__Task prompt__. The lines below are to be quoted exactly, from the first through the one that contains "node(name, cut(shape, gathered(windows)), look, parent)".

__Source excerpt__.
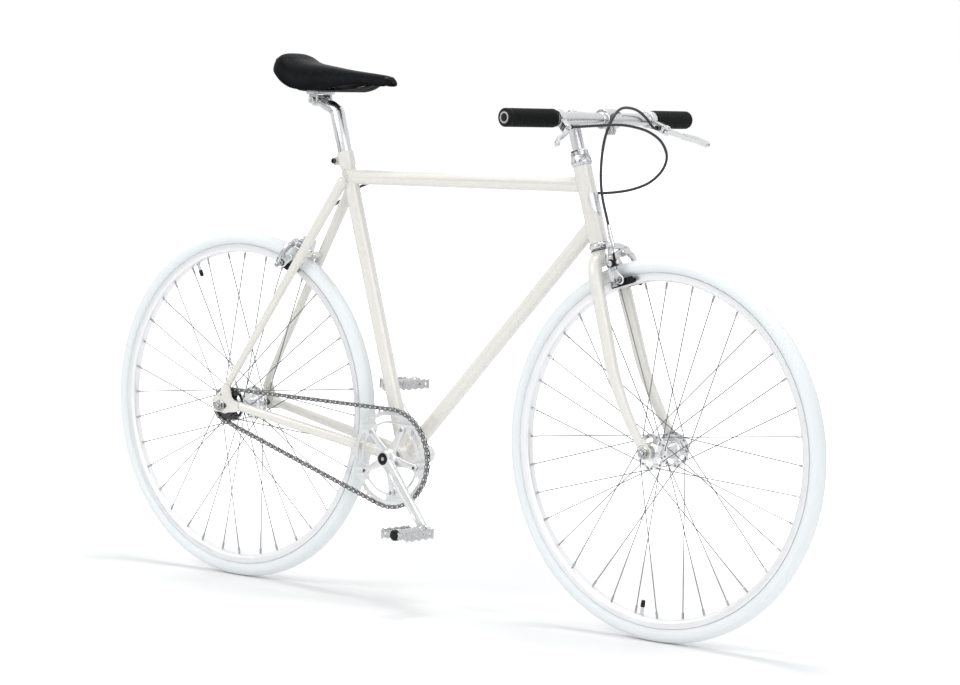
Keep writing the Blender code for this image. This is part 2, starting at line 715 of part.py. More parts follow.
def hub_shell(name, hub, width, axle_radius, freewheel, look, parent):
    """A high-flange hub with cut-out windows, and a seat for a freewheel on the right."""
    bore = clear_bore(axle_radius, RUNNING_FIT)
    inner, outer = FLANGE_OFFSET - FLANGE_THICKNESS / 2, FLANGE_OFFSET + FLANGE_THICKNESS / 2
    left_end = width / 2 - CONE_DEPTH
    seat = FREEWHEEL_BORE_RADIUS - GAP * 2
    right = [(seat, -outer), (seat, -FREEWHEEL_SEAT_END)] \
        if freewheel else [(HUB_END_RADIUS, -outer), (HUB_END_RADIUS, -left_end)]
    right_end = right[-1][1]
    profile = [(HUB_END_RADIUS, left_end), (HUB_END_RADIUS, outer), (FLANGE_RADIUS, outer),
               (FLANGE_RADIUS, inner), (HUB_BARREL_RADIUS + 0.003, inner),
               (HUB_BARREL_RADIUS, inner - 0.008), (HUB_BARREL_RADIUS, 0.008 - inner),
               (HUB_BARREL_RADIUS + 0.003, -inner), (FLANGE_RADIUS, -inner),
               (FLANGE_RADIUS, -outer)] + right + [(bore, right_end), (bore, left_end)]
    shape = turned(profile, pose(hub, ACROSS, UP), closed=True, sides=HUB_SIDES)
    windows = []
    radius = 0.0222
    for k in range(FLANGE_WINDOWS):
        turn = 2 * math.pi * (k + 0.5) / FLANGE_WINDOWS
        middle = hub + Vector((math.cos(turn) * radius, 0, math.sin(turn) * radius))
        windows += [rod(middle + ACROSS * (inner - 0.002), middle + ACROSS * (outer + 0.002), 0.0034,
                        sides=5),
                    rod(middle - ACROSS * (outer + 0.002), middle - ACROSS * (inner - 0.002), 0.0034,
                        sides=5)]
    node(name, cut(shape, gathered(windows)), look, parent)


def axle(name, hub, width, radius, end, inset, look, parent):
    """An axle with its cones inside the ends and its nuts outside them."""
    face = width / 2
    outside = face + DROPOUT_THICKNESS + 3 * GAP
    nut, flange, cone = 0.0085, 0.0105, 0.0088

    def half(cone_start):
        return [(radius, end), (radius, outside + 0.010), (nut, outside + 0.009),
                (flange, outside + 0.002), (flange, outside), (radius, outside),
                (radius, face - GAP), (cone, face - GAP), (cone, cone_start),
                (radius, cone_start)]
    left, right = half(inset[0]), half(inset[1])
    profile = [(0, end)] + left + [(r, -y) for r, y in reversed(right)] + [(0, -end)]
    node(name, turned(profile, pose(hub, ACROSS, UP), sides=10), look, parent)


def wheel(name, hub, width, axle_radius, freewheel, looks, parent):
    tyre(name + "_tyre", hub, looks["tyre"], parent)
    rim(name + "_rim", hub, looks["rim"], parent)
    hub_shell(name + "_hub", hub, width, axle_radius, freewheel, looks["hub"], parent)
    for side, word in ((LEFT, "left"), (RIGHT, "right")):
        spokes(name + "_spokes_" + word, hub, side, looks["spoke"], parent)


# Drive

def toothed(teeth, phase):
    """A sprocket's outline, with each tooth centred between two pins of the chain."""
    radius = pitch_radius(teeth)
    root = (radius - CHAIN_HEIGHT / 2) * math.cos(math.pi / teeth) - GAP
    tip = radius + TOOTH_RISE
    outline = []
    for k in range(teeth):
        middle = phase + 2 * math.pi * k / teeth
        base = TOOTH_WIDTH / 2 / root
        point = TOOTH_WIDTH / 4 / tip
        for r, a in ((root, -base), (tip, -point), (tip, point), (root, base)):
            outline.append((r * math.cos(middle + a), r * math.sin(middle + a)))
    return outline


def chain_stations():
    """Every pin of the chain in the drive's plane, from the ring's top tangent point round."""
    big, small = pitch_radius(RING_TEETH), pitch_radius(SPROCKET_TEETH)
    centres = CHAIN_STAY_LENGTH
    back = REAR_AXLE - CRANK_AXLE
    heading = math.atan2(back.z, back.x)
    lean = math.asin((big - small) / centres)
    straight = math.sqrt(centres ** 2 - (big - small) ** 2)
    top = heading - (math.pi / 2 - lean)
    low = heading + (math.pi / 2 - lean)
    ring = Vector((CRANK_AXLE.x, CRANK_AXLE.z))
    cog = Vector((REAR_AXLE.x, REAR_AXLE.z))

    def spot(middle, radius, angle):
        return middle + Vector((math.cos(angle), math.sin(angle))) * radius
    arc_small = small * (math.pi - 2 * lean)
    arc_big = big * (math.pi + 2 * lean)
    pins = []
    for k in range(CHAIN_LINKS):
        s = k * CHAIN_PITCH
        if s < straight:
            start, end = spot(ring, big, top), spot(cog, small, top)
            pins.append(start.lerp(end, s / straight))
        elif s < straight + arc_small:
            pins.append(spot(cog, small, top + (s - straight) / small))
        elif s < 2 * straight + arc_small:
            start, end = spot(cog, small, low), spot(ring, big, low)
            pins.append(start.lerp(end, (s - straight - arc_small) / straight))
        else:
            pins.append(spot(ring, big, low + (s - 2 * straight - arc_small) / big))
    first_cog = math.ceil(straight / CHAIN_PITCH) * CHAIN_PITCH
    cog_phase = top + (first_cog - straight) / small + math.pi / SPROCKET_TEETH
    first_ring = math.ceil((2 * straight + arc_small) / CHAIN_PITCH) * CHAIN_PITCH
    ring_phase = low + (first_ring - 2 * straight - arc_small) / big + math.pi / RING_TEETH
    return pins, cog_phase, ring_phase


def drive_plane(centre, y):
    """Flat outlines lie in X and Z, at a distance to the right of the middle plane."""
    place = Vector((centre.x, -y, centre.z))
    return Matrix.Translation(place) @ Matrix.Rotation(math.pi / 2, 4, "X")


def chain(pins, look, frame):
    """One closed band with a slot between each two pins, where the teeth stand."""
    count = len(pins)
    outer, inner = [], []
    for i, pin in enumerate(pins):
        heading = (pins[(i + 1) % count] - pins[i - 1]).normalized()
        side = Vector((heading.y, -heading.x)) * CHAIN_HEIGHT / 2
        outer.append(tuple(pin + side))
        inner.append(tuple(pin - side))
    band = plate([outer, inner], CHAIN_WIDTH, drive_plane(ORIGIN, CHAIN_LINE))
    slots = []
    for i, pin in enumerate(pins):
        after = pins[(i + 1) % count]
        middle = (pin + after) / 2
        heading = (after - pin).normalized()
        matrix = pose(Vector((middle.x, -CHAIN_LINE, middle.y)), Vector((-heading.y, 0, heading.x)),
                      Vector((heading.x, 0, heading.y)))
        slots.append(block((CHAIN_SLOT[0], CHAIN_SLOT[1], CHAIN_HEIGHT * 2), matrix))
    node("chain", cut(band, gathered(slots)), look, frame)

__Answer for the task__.
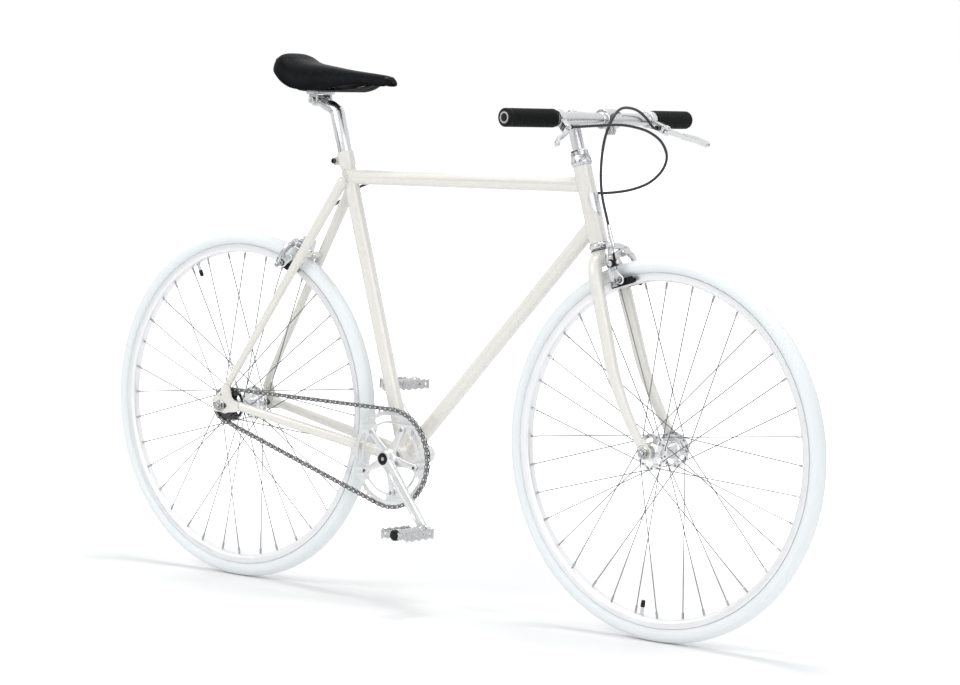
Keep writing the Blender code for this image. This is part 2, starting at line 715 of part.py. More parts follow.
def hub_shell(name, hub, width, axle_radius, freewheel, look, parent):
    """A high-flange hub with cut-out windows, and a seat for a freewheel on the right."""
    bore = clear_bore(axle_radius, RUNNING_FIT)
    inner, outer = FLANGE_OFFSET - FLANGE_THICKNESS / 2, FLANGE_OFFSET + FLANGE_THICKNESS / 2
    left_end = width / 2 - CONE_DEPTH
    seat = FREEWHEEL_BORE_RADIUS - GAP * 2
    right = [(seat, -outer), (seat, -FREEWHEEL_SEAT_END)] \
        if freewheel else [(HUB_END_RADIUS, -outer), (HUB_END_RADIUS, -left_end)]
    right_end = right[-1][1]
    profile = [(HUB_END_RADIUS, left_end), (HUB_END_RADIUS, outer), (FLANGE_RADIUS, outer),
               (FLANGE_RADIUS, inner), (HUB_BARREL_RADIUS + 0.003, inner),
               (HUB_BARREL_RADIUS, inner - 0.008), (HUB_BARREL_RADIUS, 0.008 - inner),
               (HUB_BARREL_RADIUS + 0.003, -inner), (FLANGE_RADIUS, -inner),
               (FLANGE_RADIUS, -outer)] + right + [(bore, right_end), (bore, left_end)]
    shape = turned(profile, pose(hub, ACROSS, UP), closed=True, sides=HUB_SIDES)
    windows = []
    radius = 0.0222
    for k in range(FLANGE_WINDOWS):
        turn = 2 * math.pi * (k + 0.5) / FLANGE_WINDOWS
        middle = hub + Vector((math.cos(turn) * radius, 0, math.sin(turn) * radius))
        windows += [rod(middle + ACROSS * (inner - 0.002), middle + ACROSS * (outer + 0.002), 0.0034,
                        sides=5),
                    rod(middle - ACROSS * (outer + 0.002), middle - ACROSS * (inner - 0.002), 0.0034,
                        sides=5)]
    node(name, cut(shape, gathered(windows)), look, parent)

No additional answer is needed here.